If you asked most parents today what they want for their kids, the most common answer is "to be happy". The problem arises from how you go about creating a good person and a happy person.

The '50s answer involved teaching the child right from wrong. Teaching them that responsibility, tenacity and work ethic are essential to get anywhere in life. Parents set the example, and kids were made to work for everything they received.

This taught the child the need for 'delayed gratification', to work for what they want and that things don't happen because they want them to. The pride generated from earning money to buy a new bike is a lot greater than the satisfaction from being given a new bike.

Today, kids often (not always) get a new iPhone because there is a new iPhone. No work was required to earn it and no pride was generated from working and saving to achieve their goal.

'Pride from contribution' is hugely important and I think our modern way of parenting with its 'instant gratification' loses sight of this.

There has been a lot of talk recently about millennials being entitled. I think they need some stress! They need to work for an a***hole boss who treats them like s**t. They need to work out their own way to get to football practice (push bike). They need to have the stress of possibly failing a subject to ensure they do the work to pass.

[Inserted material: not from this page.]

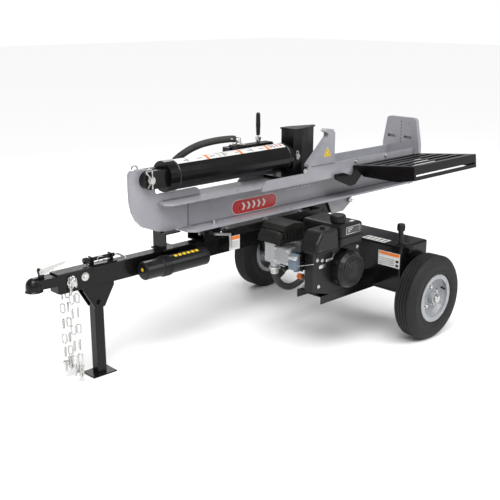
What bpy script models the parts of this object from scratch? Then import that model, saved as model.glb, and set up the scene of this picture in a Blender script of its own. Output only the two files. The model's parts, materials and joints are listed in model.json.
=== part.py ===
"""Towable log splitter: a beam with a ram and wedge, tilting on a wheeled oil tank.

Metres, +Z up. +X runs from the hitch to the foot plate, -Y is the engine's side.
The origin is on the ground, under the middle of the axle.
"""
import math
import bpy
import bmesh
from mathutils import Matrix, Vector

# ------------------------------------------------------------------ sizes
GAP = 0.0003            # between pieces that touch
BEAM_Y = 0.180          # plane of the tongue, beam and ram

TYRE_R = 0.203
TYRE_W = 0.115
RIM_R = 0.1155
WHEEL_Y = 0.545         # from the middle of the axle to the middle of a tyre
SPINDLE_R = 0.0125
HUB_R = 0.030

TANK_X0 = -0.120
TANK_X1 = 0.090
TANK_Z0 = 0.235
TANK_Z1 = 0.450
TANK_HALF = 0.472
TANK_WALL = 0.004
AXLE_BAR = 0.040
NECK_X = -0.085
NECK_Y = -0.440
NECK_R = 0.0125
NECK_TOP = 0.530

TONGUE_W = 0.054
TONGUE_H = 0.082
TONGUE_Z = 0.402        # underside
TONGUE_X = -1.545       # front end
TONGUE_WALL = 0.004

BEAM_X1 = 0.725         # rear end of the beam, front of the foot plate
BEAM_Z0 = 0.550
BEAM_Z1 = 0.700
FLANGE_HALF = 0.083
FLANGE_T = 0.010
WEB_T = 0.010
FOOT_T = 0.025
FOOT_TOP = 0.919
SIDE_T = 0.008

PIVOT_X = 0.232
PIVOT_Z = 0.522
PIVOT_R = 0.010
RAIL_TOP = 0.522

RAM_Z = 0.808           # centre line of the cylinder
BORE_R = 0.0572
BARREL_WALL = 0.0093
BARREL_R = BORE_R + BARREL_WALL
ROD_R = 0.0220
BARREL_X0 = -0.995
BARREL_X1 = -0.225
CLEVIS_X = -1.087
CLEVIS_PIN_R = 0.0125
WEDGE_BACK = -0.210
WEDGE_NOSE = -0.020
WEDGE_TOP = 0.940
WEDGE_PIN_X = -0.182
LUG_T = 0.020           # plate at the front of the beam that holds the clevis
LUG_Z0 = 0.562          # underside of that plate

CRANK_X = -0.439
CRANK_Z = 0.404
ENGINE_Z = 0.298        # mounting face
SHAFT_R = 0.0125

STAND_X = -1.363
STAND_PIVOT_Z = 0.325
STAND_TUBE = 0.044

LOCK_X = -0.760
LOCK_Z = 0.520
LOCK_R = 0.0065

TONGUE_TOP = TONGUE_Z + TONGUE_H

# ------------------------------------------------------------------ looks
LOOKS = {
    "black_paint": ((0.012, 0.012, 0.013), 0.38, 0.0),
    "grey_paint": ((0.30, 0.30, 0.32), 0.42, 0.0),
    "zinc": ((0.62, 0.62, 0.60), 0.32, 1.0),
    "chrome": ((0.80, 0.80, 0.82), 0.08, 1.0),
    "aluminium": ((0.42, 0.43, 0.44), 0.45, 1.0),
    "black_plastic": ((0.015, 0.015, 0.016), 0.45, 0.0),
    "rubber": ((0.018, 0.018, 0.018), 0.75, 0.0),
    "dark_steel": ((0.05, 0.05, 0.05), 0.5, 0.6),
    "grey_rim": ((0.32, 0.33, 0.35), 0.38, 0.2),
    "orange_plastic": ((0.75, 0.20, 0.03), 0.4, 0.0),
}


def look(name):
    """Principled material with the named colour, roughness and metallic value."""
    if name in bpy.data.materials:
        return bpy.data.materials[name]
    colour, roughness, metallic = LOOKS[name]
    material = bpy.data.materials.new(name)
    material.use_nodes = True
    shader = material.node_tree.nodes["Principled BSDF"]
    shader.inputs["Base Color"].default_value = (*colour, 1.0)
    shader.inputs["Roughness"].default_value = roughness
    shader.inputs["Metallic"].default_value = metallic
    return material


# ------------------------------------------------------------------ shapes
def block(x0, x1, y0, y1, z0, z1, edge=0.0):
    """Box between two corners, its edges rounded by edge."""
    bm = bmesh.new()
    bmesh.ops.create_cube(bm, size=1.0)
    size = Matrix.Diagonal((x1 - x0, y1 - y0, z1 - z0, 1.0))
    centre = Vector(((x0 + x1) / 2, (y0 + y1) / 2, (z0 + z1) / 2))
    bm.transform(Matrix.Translation(centre) @ size)
    if edge:
        bmesh.ops.bevel(bm, geom=bm.edges[:], offset=edge, offset_type="OFFSET", segments=2,
                        profile=0.5, affect="EDGES", material=-1)
    return bm


def bar(start, end, radius, sides=16, end_radius=None):
    """Round bar or cone from start to end."""
    start, end = Vector(start), Vector(end)
    run = end - start
    bm = bmesh.new()
    last = radius if end_radius is None else end_radius
    bmesh.ops.create_cone(bm, cap_ends=True, segments=sides, radius1=radius, radius2=last, depth=run.length)
    turn = Vector((0, 0, 1)).rotation_difference(run.normalized()).to_matrix().to_4x4()
    bm.transform(Matrix.Translation((start + end) / 2) @ turn)
    return bm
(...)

Stress happens in life, and we need to learn the skills of how to deal with it. If we have been sheltered from confrontation, protected from possible failure and never allowed to take a risk in childhood, it would appear obvious that these stresses would be overwhelming as a young adult experiencing them for the first time.

We all want our kids to be happy, but when we try and parent with happiness as an end goal, I think we come unstuck. Happiness has got to be a byproduct of doing good things, not a destination.

We need to teach kids to embrace stress and enjoy things that are difficult. There will always be a fork in the stress road; one path sees stress as a threat and treats it as something to be avoided and decreased.

Unfortunately, avoiding stress limits your opportunities for growth and creates demotivated, anxious, depressed underachievers. Half of all mental health disorders start by age 14. Obviously, too many kids are treating stress as a threat.

What's the alternative? The other path is where stress is seen as a challenge. When stress is a challenge, children will embrace difficult things with determination, and the pride generated from overcoming obstacles will form the basis of self-worth and future tenacity. Even failure becomes a way to learn and grow.

So, how do we do this as parents?

We have to set the example and show our kids that difficult things are a challenge worth pursuing. We have to teach them how to handle stress while keeping our shit together. We have to show them we love and trust them enough to allow them to sort out their own issues. This is not to say that we don't help them, we do, it just means not fixing everything for them.

Our job as parents is to set the example and lead our kids to make their own way in life. We are not there to tell them everything and fix every problem.

I think we need to find the happy medium between the parents of the '50s and '60s, and the way we parent today. One where kids are safe and loved, but where they are responsible for their own happiness and will learn the lessons that stress will teach them.

We need to teach them to get better at stress.